** BEGIN **
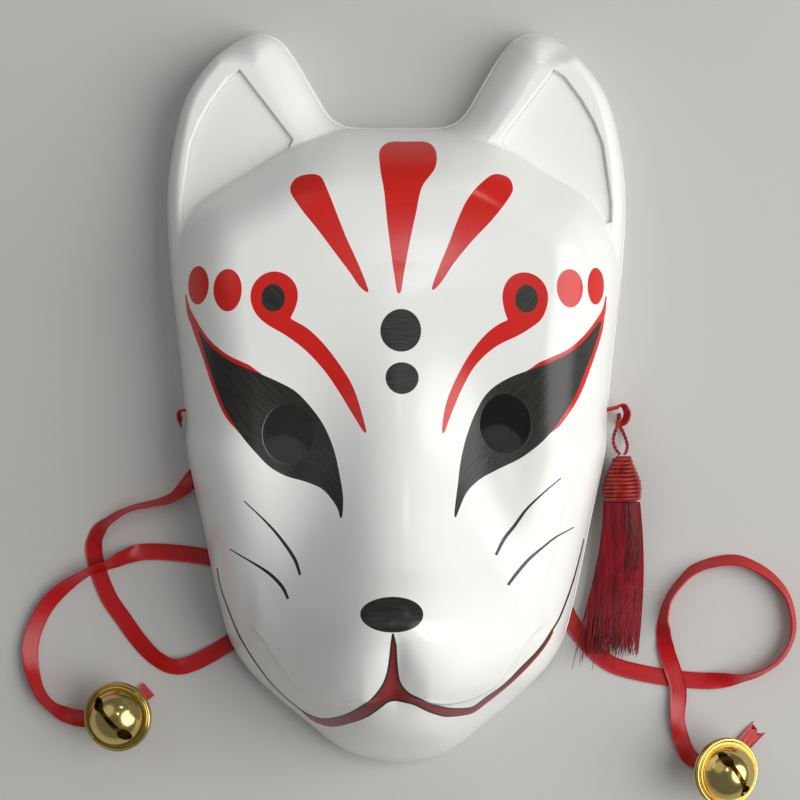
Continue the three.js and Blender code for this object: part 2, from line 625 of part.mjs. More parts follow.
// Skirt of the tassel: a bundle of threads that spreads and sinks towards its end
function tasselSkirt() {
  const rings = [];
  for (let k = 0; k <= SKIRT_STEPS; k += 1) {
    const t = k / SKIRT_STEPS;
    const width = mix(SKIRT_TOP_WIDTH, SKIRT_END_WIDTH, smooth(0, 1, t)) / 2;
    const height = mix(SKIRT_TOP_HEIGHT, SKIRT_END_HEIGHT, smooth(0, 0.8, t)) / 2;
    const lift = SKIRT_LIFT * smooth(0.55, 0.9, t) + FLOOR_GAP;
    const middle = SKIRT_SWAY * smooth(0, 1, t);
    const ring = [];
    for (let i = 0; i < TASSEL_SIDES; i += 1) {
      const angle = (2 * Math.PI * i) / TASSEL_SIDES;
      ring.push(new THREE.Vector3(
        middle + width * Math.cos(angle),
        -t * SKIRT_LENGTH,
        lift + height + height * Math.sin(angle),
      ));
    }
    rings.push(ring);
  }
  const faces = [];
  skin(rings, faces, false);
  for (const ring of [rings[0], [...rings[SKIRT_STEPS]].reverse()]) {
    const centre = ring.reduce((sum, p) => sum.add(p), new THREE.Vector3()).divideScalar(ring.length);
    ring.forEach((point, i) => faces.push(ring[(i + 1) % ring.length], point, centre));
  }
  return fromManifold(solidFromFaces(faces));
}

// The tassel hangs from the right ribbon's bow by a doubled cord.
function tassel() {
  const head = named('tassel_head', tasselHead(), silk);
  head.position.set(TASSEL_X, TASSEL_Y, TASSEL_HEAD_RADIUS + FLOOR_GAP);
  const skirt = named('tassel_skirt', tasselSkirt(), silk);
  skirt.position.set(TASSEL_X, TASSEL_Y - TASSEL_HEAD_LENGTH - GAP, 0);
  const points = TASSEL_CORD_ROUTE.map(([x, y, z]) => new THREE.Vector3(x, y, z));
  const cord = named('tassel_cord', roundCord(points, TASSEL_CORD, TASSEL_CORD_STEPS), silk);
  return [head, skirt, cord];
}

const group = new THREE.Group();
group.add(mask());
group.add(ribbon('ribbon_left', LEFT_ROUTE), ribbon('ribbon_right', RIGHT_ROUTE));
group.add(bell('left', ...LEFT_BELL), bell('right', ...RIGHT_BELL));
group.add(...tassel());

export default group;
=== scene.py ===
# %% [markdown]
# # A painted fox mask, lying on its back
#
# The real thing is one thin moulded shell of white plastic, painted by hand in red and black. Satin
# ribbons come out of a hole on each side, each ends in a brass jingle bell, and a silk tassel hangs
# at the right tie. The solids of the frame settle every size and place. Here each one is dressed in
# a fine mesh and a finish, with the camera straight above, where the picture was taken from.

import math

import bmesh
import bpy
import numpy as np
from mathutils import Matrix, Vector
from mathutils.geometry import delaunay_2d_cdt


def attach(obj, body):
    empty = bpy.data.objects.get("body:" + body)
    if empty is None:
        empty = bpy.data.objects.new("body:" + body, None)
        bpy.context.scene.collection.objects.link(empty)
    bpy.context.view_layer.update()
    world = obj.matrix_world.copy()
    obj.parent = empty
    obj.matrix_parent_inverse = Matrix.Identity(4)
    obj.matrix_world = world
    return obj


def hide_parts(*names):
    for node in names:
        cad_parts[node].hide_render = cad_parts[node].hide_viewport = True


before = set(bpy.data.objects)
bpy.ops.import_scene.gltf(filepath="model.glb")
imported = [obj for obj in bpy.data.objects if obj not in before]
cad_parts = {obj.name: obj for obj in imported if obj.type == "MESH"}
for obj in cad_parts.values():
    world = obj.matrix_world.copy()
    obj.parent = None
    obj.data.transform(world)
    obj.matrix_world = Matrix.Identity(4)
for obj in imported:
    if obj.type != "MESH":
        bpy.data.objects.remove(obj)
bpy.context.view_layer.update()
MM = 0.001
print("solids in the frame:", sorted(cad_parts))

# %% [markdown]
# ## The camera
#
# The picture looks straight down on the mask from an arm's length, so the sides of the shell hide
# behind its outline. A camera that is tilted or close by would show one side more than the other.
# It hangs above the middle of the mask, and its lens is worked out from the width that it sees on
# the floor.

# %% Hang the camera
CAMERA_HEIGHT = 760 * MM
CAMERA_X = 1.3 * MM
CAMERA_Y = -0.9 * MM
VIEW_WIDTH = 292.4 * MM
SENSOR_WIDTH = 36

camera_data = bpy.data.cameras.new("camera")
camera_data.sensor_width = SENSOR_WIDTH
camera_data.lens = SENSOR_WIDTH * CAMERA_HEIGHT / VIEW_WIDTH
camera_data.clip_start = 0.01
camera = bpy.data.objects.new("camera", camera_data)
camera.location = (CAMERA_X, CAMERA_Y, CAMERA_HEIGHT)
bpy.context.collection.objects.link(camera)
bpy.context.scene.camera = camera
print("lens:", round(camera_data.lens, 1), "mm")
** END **
### [DIRECTIONS FOR THIS TASK]
Repeat exactly the lines running from the one with "const group = new THREE.Group();" through the one with "if empty is", both included.

### [FINISHED ANSWER]
const group = new THREE.Group();
group.add(mask());
group.add(ribbon('ribbon_left', LEFT_ROUTE), ribbon('ribbon_right', RIGHT_ROUTE));
group.add(bell('left', ...LEFT_BELL), bell('right', ...RIGHT_BELL));
group.add(...tassel());

export default group;
=== scene.py ===
# %% [markdown]
# # A painted fox mask, lying on its back
#
# The real thing is one thin moulded shell of white plastic, painted by hand in red and black. Satin
# ribbons come out of a hole on each side, each ends in a brass jingle bell, and a silk tassel hangs
# at the right tie. The solids of the frame settle every size and place. Here each one is dressed in
# a fine mesh and a finish, with the camera straight above, where the picture was taken from.

import math

import bmesh
import bpy
import numpy as np
from mathutils import Matrix, Vector
from mathutils.geometry import delaunay_2d_cdt


def attach(obj, body):
    empty = bpy.data.objects.get("body:" + body)
    if empty is None:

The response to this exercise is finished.